There are already some AI projects that have integrated Covalent:
SmartWhales: A platform that uses AI technology to optimize copy trading investment strategies. Copy trading relies on the analysis of historical data to identify successful trading patterns and strategies. Covalent provides a comprehensive and detailed blockchain data set. SmartWhales analyzes past trading behaviors and results through this data, identifies which strategies perform well under specific market conditions and recommends them to users.
BotFi: DeFi trading robot. Analyze market trends and automate trading strategies by integrating Covalent's data, and automatically buy and sell according to market changes.
Laika AI: Use AI for comprehensive on-chain analysis. The Laika AI platform drives its AI model by integrating structured blockchain data provided by Covalent, helping users perform complex on-chain data analysis.
Entendre Finance: Automated DeFi asset management, providing real-time insights and predictive analysis. Its AI uses Covalent's structured data to simplify and automate asset management, such as monitoring and managing digital asset holdings, and automatically executing specific trading strategies.

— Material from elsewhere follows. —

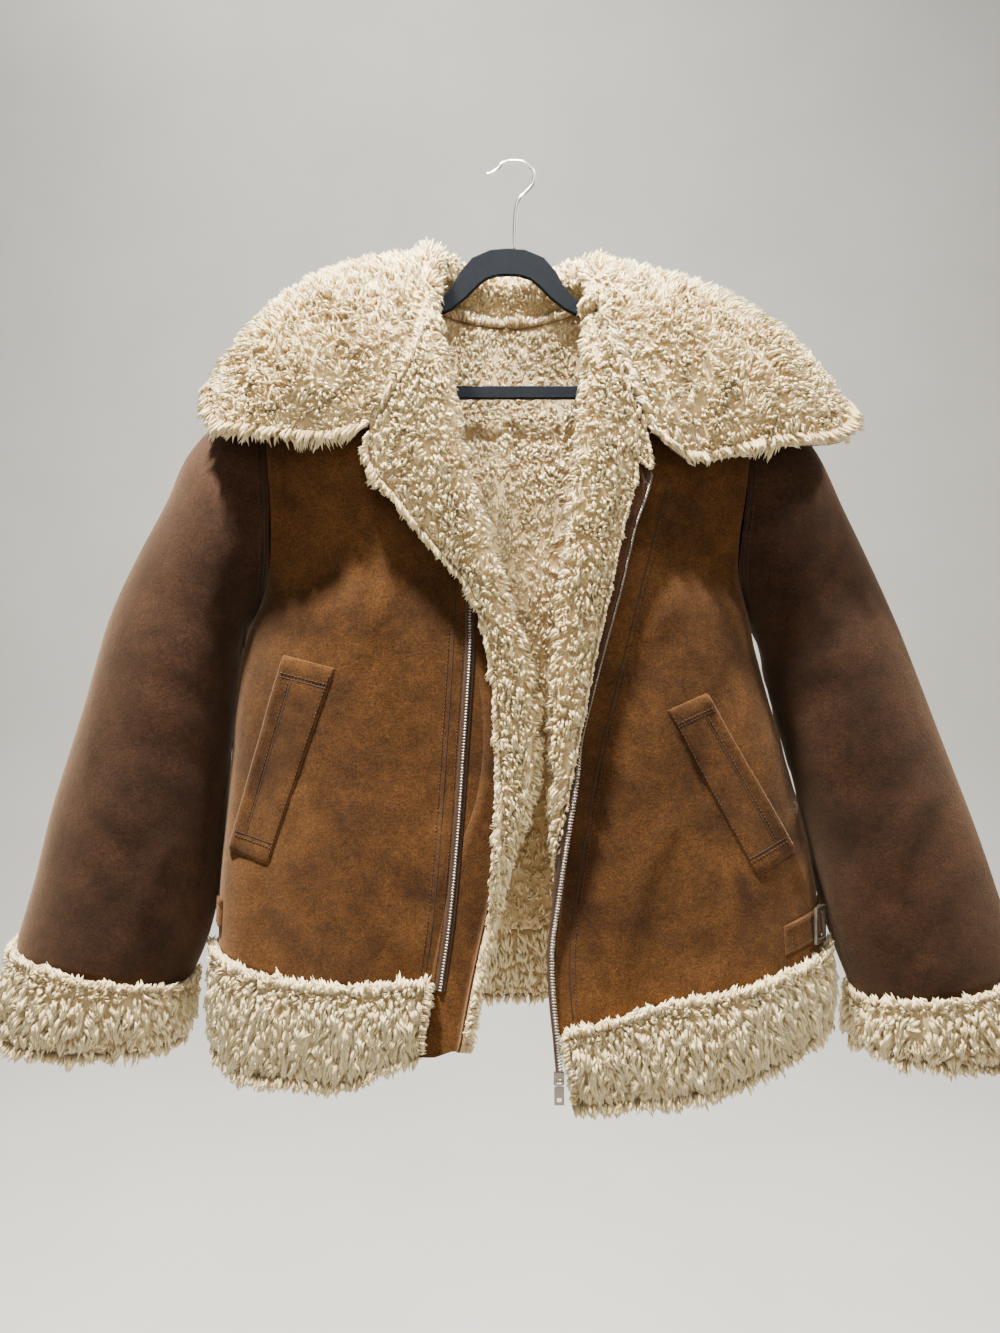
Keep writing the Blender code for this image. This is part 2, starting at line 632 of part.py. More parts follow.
def build_collar():
    left, right = collar_half(-1), collar_half(1)
    row = COLLAR_BACK
    base = back(1.0, 1.0) + np.array((0, 0, 1.3 * MM))
    middle = np.array(collar_section(base, row))
    p = np.array(left + [middle] + right[::-1])
    n = face_average(p)
    k = len(p) // 2
    if np.dot(n[k, 4], (0, 0, 1)) < 0:
        n = -n
    heights = np.array([2, 5, 9, 12, 13, 14, 16, 18, 18, 17, 13, 6.5]) * MM
    gorge = np.array([1.2, 2, 4, 7, 9, 10, 11, 13, 14, 13, 10, 5]) * MM
    t = np.array([gorge if min(i, len(p) - 1 - i) < 2 else heights for i in range(len(p))])
    wall("collar_fur", p, offset(p, n, t), "fur")
    under = p - n * GAP
    wall("collar_under", under, offset(under, n, -SUEDE), "suede")


def face_average(p):
    """Normals of a grid's points, each the mean of its faces' normals."""
    n = np.zeros_like(p)
    f = np.cross(p[1:, :-1] - p[:-1, 1:], p[1:, 1:] - p[:-1, :-1])
    f /= np.linalg.norm(f, axis=-1, keepdims=True)
    n[:-1, :-1] += f
    n[1:, :-1] += f
    n[:-1, 1:] += f
    n[1:, 1:] += f
    return n / np.linalg.norm(n, axis=-1, keepdims=True)


def corner_grid(corners, nu, nv):
    """Points x z inside four corners given as outer top, inner top, inner bottom, outer bottom."""
    a, b, c, d = (np.array(x) * MM for x in corners)
    out = []
    for i in range(nu):
        s = i / (nu - 1)
        out.append([(a + (b - a) * s) * (1 - t) + (d + (c - d) * s) * t for t in np.linspace(0, 1, nv)])
    return np.array(out)


def build_pocket(tag, corners, surface):
    g = corner_grid(corners, 5, 10)
    points = np.array([[surface.seen_from((x, -1, z), (0, 1, 0)) for x, z in line] for line in g])
    high = np.array([5.2, 5.2, 3.8, 3.6, 3.4]) * MM
    laid("pocket_" + tag, points, (0, -1, 0), 1.3 * MM, high[:, None] * np.ones(points.shape[:2]), "suede")


def build_strap(side, tag, surface, front_angle, back_angle, z_front, z_back, buckle_angle):
    """A strap laid round the side, from the front to the back."""
    angles = np.linspace(front_angle, back_angle, 15)
    points = []
    for k, a in enumerate(angles):
        z = (z_front + (z_back - z_front) * k / (len(angles) - 1)) * MM
        line = []
        for h in (-13, 0, 13):
            middle = np.array((side * 0.205, -0.028, z + h * MM))
            direction = (side * math.cos(math.radians(a)), -math.sin(math.radians(a)), 0)
            line.append(surface.seen_from(middle, direction))
        points.append(line)
    points = np.array(points)
    outward = points - np.array((side * 0.205, -0.028, -0.72))
    outward[..., 2] = 0
    laid("strap_" + tag, points, outward, 1.2 * MM, 3.2 * MM, "suede")
    k = int(np.argmin(np.abs(angles - buckle_angle)))
    out = np.cross(points[k + 1, 1] - points[k - 1, 1], (0, 0, 1))
    out *= np.sign(np.dot(out, outward[k, 1]))
    return points[k, 1], out / np.linalg.norm(out)


def build_buckle(side, tag, at, out):
    """A flat metal frame that stands over the strap."""
    along = np.cross((0, 0, 1), out)
    up = np.array((0, 0, 1))
    middle = at + out * BUCKLE_LIFT[side]
    outer, inner = (10.5 * MM, 16.5 * MM), (7.0 * MM, 13.0 * MM)
    corners = [(1, 1), (-1, 1), (-1, -1), (1, -1)]
    points, faces = [], []
    for depth in (-1.3 * MM, 1.3 * MM):
        for half in (outer, inner):
            for sx, sz in corners:
                points.append(middle + along * sx * half[0] + up * sz * half[1] + out * depth)
    for k in range(4):
        m = (k + 1) % 4
        faces += [(k, m, 4 + m, 4 + k), (8 + k, 12 + k, 12 + m, 8 + m)]
        faces += [(k, 8 + k, 8 + m, m), (4 + k, 4 + m, 12 + m, 12 + k)]
    add_mesh("buckle_" + tag, points, faces, "metal")


def build_zip_left(surface):
    table = ((-405, -33), (-474, -34.5), (-518, -37), (-571, -40.5), (-624, -44), (-676, -48.5),
             (-717, -52.5), (-762, -58.5), (-812, -64))
    points = []
    for across in (-7.5, -3.0, 1.5):
        line = []
        for z in np.linspace(-812, -408, 19):
            x = float(column(table, 1, z))
            line.append(surface.seen_from(((x + across) * MM, -1, z * MM), (0, 1, 0)))
        points.append(line)
    laid("zip_left", np.array(points), (0, -1, 0), 0.6 * MM, 2.4 * MM, "metal")


def bar_loft(name, middles, heights, look):
    """A flat bar along middle points in the plane of the hanger, with its edges cut off."""
    c = HANGER_THICK * 0.4
    rings = []
    for k, (m, h) in enumerate(zip(middles, heights)):
        a, b = middles[max(k - 1, 0)], middles[min(k + 1, len(middles) - 1)]
        d = (b - a) / np.linalg.norm(b - a)
        up = np.array((-d[2], 0, d[0]))
        y = np.array((0, 1, 0))
        shape = ((-1, -1, 0, c), (-1, -1, c, 0), (1, -1, -c, 0), (1, -1, 0, c), (1, 1, 0, -c), (1, 1, -c, 0),
                 (-1, 1, c, 0), (-1, 1, 0, -c))
        ring_points = []
        for su, sy, cu, cy in shape:
            ring_points.append(m + up * (su * h + cu) + y * (sy * HANGER_THICK + cy))
        rings.append(ring_points)
    points = [p for r in rings for p in r]
    faces = []
    for k in range(len(rings) - 1):
        for j in range(8):
            i = (j + 1) % 8
            faces.append((k * 8 + j, k * 8 + i, (k + 1) * 8 + i, (k + 1) * 8 + j))
    faces.append(tuple(range(7, -1, -1)))
    faces.append(tuple((len(rings) - 1) * 8 + j for j in range(8)))
    add_mesh(name, points, faces, look)


def build_hanger():
    rows = [(-x, z, h) for x, z, h in reversed(HANGER_ARM[1:])] + list(HANGER_ARM)
    middles = [np.array((x, 0, z)) * MM for x, z, h in rows]
    bar_loft("hanger_arms", middles, [h * MM for x, z, h in rows], "flock")
    x, z, h = HANGER_BAR
    middles = [np.array((t * x, 0, z)) * MM for t in (-1, -0.33, 0.33, 1)]
    bar_loft("hanger_bar", middles, [h * MM] * 4, "flock")
    curve = bpy.data.curves.new("hanger_hook", "CURVE")
    curve.dimensions = "3D"
    curve.bevel_depth = HOOK_WIRE
    curve.bevel_resolution = 2
    curve.use_fill_caps = True
    rows = [np.array(r, float) for r in HOOK_PATH]
    line = []
    for i in range(len(rows) - 1):
        a, b, c, d = rows[max(i - 1, 0)], rows[i], rows[i + 1], rows[min(i + 2, len(rows) - 1)]
        halfway = (9 * (b + c) - a - d) / 16
        line += [b, halfway]
    line.append(rows[-1])
    spline = curve.splines.new("POLY")
    spline.points.add(len(line) - 1)
    for k, (x, z) in enumerate(line):
        spline.points[k].co = (x * MM, 0, z * MM, 1)
    o = bpy.data.objects.new("hanger_hook", curve)
    curve.materials.append(own_material("hanger_hook", "chrome"))
    collection.objects.link(o)
    parts.append(o)


def box_points(low, high):
    return [(x, y, z) for x in (low[0], high[0]) for y in (low[1], high[1]) for z in (low[2], high[2])]


BOX_FACES = [(0, 1, 3, 2), (4, 6, 7, 5), (0, 4, 5, 1), (2, 3, 7, 6), (0, 2, 6, 4), (1, 5, 7, 3)]


def box_mesh(name, low, high):
    mesh = bpy.data.meshes.new(name)
    mesh.from_pydata(box_points(low, high), [], BOX_FACES)
    o = bpy.data.objects.new(name, mesh)
    return o


def cylinder(name, centre, radius, half, count=14):
    """A cylinder along X."""
    points = []
    for sx in (-1, 1):
        for k in range(count):
            a = 2 * math.pi * k / count
            y, z = centre[1] + radius * math.cos(a), centre[2] + radius * math.sin(a)
            points.append((centre[0] + sx * half, y, z))
    faces = [tuple(range(count)), tuple(range(2 * count - 1, count - 1, -1))]
    for k in range(count):
        m = (k + 1) % count
        faces.append((k, count + k, count + m, m))
    mesh = bpy.data.meshes.new(name)
    mesh.from_pydata(points, [], faces)
    return bpy.data.objects.new(name, mesh)


def join_or_cut(target, tool, operation):
    tool.hide_render = True
    tool.display_type = "WIRE"
    cutters.objects.link(tool)
    turn_outward(tool)
    m = target.modifiers.new(tool.name, "BOOLEAN")
    m.operation = operation
    m.solver = "EXACT"
    m.object = tool


def build_slider_and_pull():
    pin = np.array(PULL_PIN)

    def block(name, low, high):
        """A box whose corners are given in mm from the pin."""
        return box_mesh(name, pin + np.array(low) * MM, pin + np.array(high) * MM)

    slider = block("zip_slider", (-4.5, 2.1, -1.5), (4.5, 6.2, 8.5))
    slider.data.materials.append(own_material("zip_slider", "metal"))
    collection.objects.link(slider)
    turn_outward(slider)
    join_or_cut(slider, block("slider_lug_a", (-3.4, -1.4, -1.3), (-2.4, 2.6, 1.3)), "UNION")
    join_or_cut(slider, block("slider_lug_b", (2.4, -1.4, -1.3), (3.4, 2.6, 1.3)), "UNION")
    join_or_cut(slider, cylinder("slider_pin", PULL_PIN, 0.7 * MM, 2.9 * MM), "UNION")
    parts.append(slider)
    pull = cylinder("zip_pull", (0, 0, 0), 1.75 * MM, 1.9 * MM)
    pull.location = PULL_PIN
    pull.data.materials.append(own_material("zip_pull", "metal"))
    collection.objects.link(pull)
    turn_outward(pull)
    bpy.context.view_layer.update()
    join_or_cut(pull, block("pull_plate", (-4.2, -0.7, -17.5), (4.2, 0.7, -2.4)), "UNION")
    join_or_cut(pull, block("pull_neck", (-1.6, -0.65, -3.0), (1.6, 0.65, -1.2)), "UNION")
    join_or_cut(pull, cylinder("pull_eye", PULL_PIN, 1.0 * MM, 3.0 * MM), "DIFFERENCE")
    join_or_cut(pull, block("pull_slot", (-2.0, -2.0, -15.4), (2.0, 2.0, -11.4)), "DIFFERENCE")
    parts.append(pull)


cutters = bpy.data.collections.new("cutters")
bpy.context.scene.collection.children.link(cutters)

outer_left = build_front(-1)
outer_right = build_front(1)
outer_back = build_back()
build_hems()
build_sleeve(-1, "left")
build_sleeve(1, "right")
build_collar()
left_surface = Surface(outer_left[:13])
right_surface = Surface(outer_right[:13])
build_pocket("left", LEFT_POCKET, left_surface)
build_pocket("right", RIGHT_POCKET, right_surface)
build_zip_left(left_surface)
around_left = Surface(outer_left[:13, 2:], outer_back[:12])
around_right = Surface(outer_right[:13, 2:], outer_back[11:])
buckle_left = build_strap(-1, "left", around_left, 22, -48, -716, -712, -28)
buckle_right = build_strap(1, "right", around_right, 52, -40, -733, -706, 16)
build_buckle(-1, "left", *buckle_left)
build_buckle(1, "right", *buckle_right)
build_hanger()
build_slider_and_pull()
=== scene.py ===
"""Looks of the shearling jacket on its hanger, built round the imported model.

Metres, +X right, +Y away from the viewer, +Z up, the origin is the top of the hook's inside.
Left and right are the viewer's. The cloth follows the same tables as the solids do.
"""

import math

import bpy
import numpy as np
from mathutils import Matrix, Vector
from mathutils.bvhtree import BVHTree
from mathutils.kdtree import KDTree


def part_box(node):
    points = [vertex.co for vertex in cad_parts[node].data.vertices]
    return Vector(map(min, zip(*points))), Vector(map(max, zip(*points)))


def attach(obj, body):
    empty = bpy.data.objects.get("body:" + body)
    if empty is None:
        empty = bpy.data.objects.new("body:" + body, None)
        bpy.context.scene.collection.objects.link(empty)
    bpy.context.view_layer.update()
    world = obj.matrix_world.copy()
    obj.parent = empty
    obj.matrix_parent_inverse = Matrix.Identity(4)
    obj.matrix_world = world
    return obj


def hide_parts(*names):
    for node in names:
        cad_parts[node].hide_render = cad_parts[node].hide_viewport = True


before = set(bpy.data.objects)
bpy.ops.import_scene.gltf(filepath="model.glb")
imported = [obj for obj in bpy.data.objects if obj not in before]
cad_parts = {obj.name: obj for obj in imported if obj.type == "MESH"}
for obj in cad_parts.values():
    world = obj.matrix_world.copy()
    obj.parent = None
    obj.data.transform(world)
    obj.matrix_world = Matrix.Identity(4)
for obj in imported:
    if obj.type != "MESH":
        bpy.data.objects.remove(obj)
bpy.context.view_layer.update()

MM = 0.001
GAP = 0.3 * MM
SUEDE = 1.8 * MM
PILE = 13.0 * MM
PILE_SHOULDER = 7.5 * MM
FOLD_RADIUS = 6.0 * MM
SHOULDER_Y = -1 * MM
SIDE_Y = -20 * MM
SHOULDER_Z = -204 * MM
SHOULDER_SLOPE = 0.56
ARMHOLE_HIGH = 228 * MM
ARMHOLE_DEEP = 58 * MM
SHOULDER_ROUND = 120 * MM
SIDE_POWER = 2.4
FRONT_HALF = 142.5 * MM
BACK_HALF = 228.5 * MM
NECK_SHARE = 0.93
NECK_SHARE_BACK = 0.58
GORGE_Z = {-1: -190 * MM, 1: -170 * MM}
LAPEL_TOP_Z = {-1: -281 * MM, 1: -284 * MM}
BACK_NECK_Z = -150 * MM
COLLAR_FOLD = 6.5 * MM
COLLAR_LEAF = (0.18, 0.4, 0.64, 0.86, 1.0)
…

EWM is also constantly improving and upgrading as needs change. Covalent engineer Pranay Valson said that in the future EWM will expand the protocol specification to support other blockchains such as Polygon and Arbitrum, and will integrate BSP forks into Ethereum clients such as Nethermind and Besu to achieve wider compatibility and application. In addition, when EWM processes blob transactions on the beacon chain, it will use KZG commitments to improve data storage and retrieval efficiency and reduce storage costs.